Give the listing below again in full, exactly as written.
* Begin Collected material *
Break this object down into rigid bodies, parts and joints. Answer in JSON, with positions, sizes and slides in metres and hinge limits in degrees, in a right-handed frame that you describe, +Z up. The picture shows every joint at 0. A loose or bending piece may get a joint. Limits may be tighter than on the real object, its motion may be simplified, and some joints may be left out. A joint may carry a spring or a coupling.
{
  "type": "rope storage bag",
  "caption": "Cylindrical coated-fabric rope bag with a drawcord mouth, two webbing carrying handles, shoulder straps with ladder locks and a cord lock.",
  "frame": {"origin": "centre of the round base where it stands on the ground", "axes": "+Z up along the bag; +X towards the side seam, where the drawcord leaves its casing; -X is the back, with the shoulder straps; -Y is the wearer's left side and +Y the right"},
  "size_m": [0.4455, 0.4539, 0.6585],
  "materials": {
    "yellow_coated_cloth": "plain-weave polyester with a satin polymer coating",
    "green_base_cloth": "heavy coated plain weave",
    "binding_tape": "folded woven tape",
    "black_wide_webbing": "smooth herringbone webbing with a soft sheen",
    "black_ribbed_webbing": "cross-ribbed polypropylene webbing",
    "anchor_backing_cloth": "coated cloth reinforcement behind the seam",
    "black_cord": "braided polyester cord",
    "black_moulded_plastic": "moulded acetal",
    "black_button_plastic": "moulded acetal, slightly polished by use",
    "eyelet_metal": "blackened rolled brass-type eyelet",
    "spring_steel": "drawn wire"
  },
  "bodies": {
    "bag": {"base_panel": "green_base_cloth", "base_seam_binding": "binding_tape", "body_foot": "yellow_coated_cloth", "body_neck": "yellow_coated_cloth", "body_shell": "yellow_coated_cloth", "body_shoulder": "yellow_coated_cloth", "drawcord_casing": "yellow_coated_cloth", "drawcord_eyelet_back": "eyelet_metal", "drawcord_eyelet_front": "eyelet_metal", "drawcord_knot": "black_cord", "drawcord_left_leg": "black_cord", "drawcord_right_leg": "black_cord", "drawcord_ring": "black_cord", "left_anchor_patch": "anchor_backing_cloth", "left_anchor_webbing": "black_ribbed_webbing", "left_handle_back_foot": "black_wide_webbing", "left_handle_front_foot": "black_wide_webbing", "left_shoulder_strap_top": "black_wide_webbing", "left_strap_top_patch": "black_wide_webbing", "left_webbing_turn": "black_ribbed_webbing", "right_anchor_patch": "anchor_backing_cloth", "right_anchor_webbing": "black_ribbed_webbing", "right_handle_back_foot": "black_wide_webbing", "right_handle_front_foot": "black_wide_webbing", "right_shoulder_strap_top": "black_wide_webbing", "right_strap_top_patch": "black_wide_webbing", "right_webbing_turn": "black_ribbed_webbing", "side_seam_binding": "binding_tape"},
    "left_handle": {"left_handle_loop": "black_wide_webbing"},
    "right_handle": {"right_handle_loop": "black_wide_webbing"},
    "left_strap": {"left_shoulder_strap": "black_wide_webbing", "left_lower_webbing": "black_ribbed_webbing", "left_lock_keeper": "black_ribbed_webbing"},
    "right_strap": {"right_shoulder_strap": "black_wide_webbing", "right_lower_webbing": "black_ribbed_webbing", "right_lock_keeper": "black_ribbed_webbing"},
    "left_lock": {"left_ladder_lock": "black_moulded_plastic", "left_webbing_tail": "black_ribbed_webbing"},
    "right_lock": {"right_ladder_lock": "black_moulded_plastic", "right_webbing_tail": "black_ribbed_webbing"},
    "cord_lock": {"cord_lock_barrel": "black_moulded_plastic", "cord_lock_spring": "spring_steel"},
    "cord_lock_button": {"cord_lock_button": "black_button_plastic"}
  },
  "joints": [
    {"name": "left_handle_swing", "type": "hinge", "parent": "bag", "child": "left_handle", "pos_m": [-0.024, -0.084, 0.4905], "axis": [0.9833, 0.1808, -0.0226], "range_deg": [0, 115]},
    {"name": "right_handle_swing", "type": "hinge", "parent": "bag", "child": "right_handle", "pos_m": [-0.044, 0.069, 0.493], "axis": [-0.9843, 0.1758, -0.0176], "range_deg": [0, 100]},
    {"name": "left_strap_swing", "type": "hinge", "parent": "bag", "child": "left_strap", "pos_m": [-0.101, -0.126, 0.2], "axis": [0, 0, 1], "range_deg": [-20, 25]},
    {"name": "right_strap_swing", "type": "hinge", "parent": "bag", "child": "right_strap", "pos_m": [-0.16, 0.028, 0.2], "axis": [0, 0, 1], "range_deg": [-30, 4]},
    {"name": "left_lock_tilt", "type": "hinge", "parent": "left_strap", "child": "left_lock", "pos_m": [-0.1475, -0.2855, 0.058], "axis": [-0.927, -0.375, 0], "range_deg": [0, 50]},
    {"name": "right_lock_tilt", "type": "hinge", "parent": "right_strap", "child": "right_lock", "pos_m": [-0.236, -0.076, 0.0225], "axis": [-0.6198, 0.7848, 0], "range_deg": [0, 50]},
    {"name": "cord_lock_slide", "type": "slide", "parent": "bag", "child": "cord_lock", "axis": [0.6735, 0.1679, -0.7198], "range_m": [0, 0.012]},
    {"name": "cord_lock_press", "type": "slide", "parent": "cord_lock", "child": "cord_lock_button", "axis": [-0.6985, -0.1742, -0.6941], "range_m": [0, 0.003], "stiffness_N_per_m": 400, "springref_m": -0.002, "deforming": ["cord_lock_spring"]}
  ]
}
* End Collected material *
• _Correct output_
Break this object down into rigid bodies, parts and joints. Answer in JSON, with positions, sizes and slides in metres and hinge limits in degrees, in a right-handed frame that you describe, +Z up. The picture shows every joint at 0. A loose or bending piece may get a joint. Limits may be tighter than on the real object, its motion may be simplified, and some joints may be left out. A joint may carry a spring or a coupling.
{
  "type": "rope storage bag",
  "caption": "Cylindrical coated-fabric rope bag with a drawcord mouth, two webbing carrying handles, shoulder straps with ladder locks and a cord lock.",
  "frame": {"origin": "centre of the round base where it stands on the ground", "axes": "+Z up along the bag; +X towards the side seam, where the drawcord leaves its casing; -X is the back, with the shoulder straps; -Y is the wearer's left side and +Y the right"},
  "size_m": [0.4455, 0.4539, 0.6585],
  "materials": {
    "yellow_coated_cloth": "plain-weave polyester with a satin polymer coating",
    "green_base_cloth": "heavy coated plain weave",
    "binding_tape": "folded woven tape",
    "black_wide_webbing": "smooth herringbone webbing with a soft sheen",
    "black_ribbed_webbing": "cross-ribbed polypropylene webbing",
    "anchor_backing_cloth": "coated cloth reinforcement behind the seam",
    "black_cord": "braided polyester cord",
    "black_moulded_plastic": "moulded acetal",
    "black_button_plastic": "moulded acetal, slightly polished by use",
    "eyelet_metal": "blackened rolled brass-type eyelet",
    "spring_steel": "drawn wire"
  },
  "bodies": {
    "bag": {"base_panel": "green_base_cloth", "base_seam_binding": "binding_tape", "body_foot": "yellow_coated_cloth", "body_neck": "yellow_coated_cloth", "body_shell": "yellow_coated_cloth", "body_shoulder": "yellow_coated_cloth", "drawcord_casing": "yellow_coated_cloth", "drawcord_eyelet_back": "eyelet_metal", "drawcord_eyelet_front": "eyelet_metal", "drawcord_knot": "black_cord", "drawcord_left_leg": "black_cord", "drawcord_right_leg": "black_cord", "drawcord_ring": "black_cord", "left_anchor_patch": "anchor_backing_cloth", "left_anchor_webbing": "black_ribbed_webbing", "left_handle_back_foot": "black_wide_webbing", "left_handle_front_foot": "black_wide_webbing", "left_shoulder_strap_top": "black_wide_webbing", "left_strap_top_patch": "black_wide_webbing", "left_webbing_turn": "black_ribbed_webbing", "right_anchor_patch": "anchor_backing_cloth", "right_anchor_webbing": "black_ribbed_webbing", "right_handle_back_foot": "black_wide_webbing", "right_handle_front_foot": "black_wide_webbing", "right_shoulder_strap_top": "black_wide_webbing", "right_strap_top_patch": "black_wide_webbing", "right_webbing_turn": "black_ribbed_webbing", "side_seam_binding": "binding_tape"},
    "left_handle": {"left_handle_loop": "black_wide_webbing"},
    "right_handle": {"right_handle_loop": "black_wide_webbing"},
    "left_strap": {"left_shoulder_strap": "black_wide_webbing", "left_lower_webbing": "black_ribbed_webbing", "left_lock_keeper": "black_ribbed_webbing"},
    "right_strap": {"right_shoulder_strap": "black_wide_webbing", "right_lower_webbing": "black_ribbed_webbing", "right_lock_keeper": "black_ribbed_webbing"},
    "left_lock": {"left_ladder_lock": "black_moulded_plastic", "left_webbing_tail": "black_ribbed_webbing"},
    "right_lock": {"right_ladder_lock": "black_moulded_plastic", "right_webbing_tail": "black_ribbed_webbing"},
    "cord_lock": {"cord_lock_barrel": "black_moulded_plastic", "cord_lock_spring": "spring_steel"},
    "cord_lock_button": {"cord_lock_button": "black_button_plastic"}
  },
  "joints": [
    {"name": "left_handle_swing", "type": "hinge", "parent": "bag", "child": "left_handle", "pos_m": [-0.024, -0.084, 0.4905], "axis": [0.9833, 0.1808, -0.0226], "range_deg": [0, 115]},
    {"name": "right_handle_swing", "type": "hinge", "parent": "bag", "child": "right_handle", "pos_m": [-0.044, 0.069, 0.493], "axis": [-0.9843, 0.1758, -0.0176], "range_deg": [0, 100]},
    {"name": "left_strap_swing", "type": "hinge", "parent": "bag", "child": "left_strap", "pos_m": [-0.101, -0.126, 0.2], "axis": [0, 0, 1], "range_deg": [-20, 25]},
    {"name": "right_strap_swing", "type": "hinge", "parent": "bag", "child": "right_strap", "pos_m": [-0.16, 0.028, 0.2], "axis": [0, 0, 1], "range_deg": [-30, 4]},
    {"name": "left_lock_tilt", "type": "hinge", "parent": "left_strap", "child": "left_lock", "pos_m": [-0.1475, -0.2855, 0.058], "axis": [-0.927, -0.375, 0], "range_deg": [0, 50]},
    {"name": "right_lock_tilt", "type": "hinge", "parent": "right_strap", "child": "right_lock", "pos_m": [-0.236, -0.076, 0.0225], "axis": [-0.6198, 0.7848, 0], "range_deg": [0, 50]},
    {"name": "cord_lock_slide", "type": "slide", "parent": "bag", "child": "cord_lock", "axis": [0.6735, 0.1679, -0.7198], "range_m": [0, 0.012]},
    {"name": "cord_lock_press", "type": "slide", "parent": "cord_lock", "child": "cord_lock_button", "axis": [-0.6985, -0.1742, -0.6941], "range_m": [0, 0.003], "stiffness_N_per_m": 400, "springref_m": -0.002, "deforming": ["cord_lock_spring"]}
  ]
}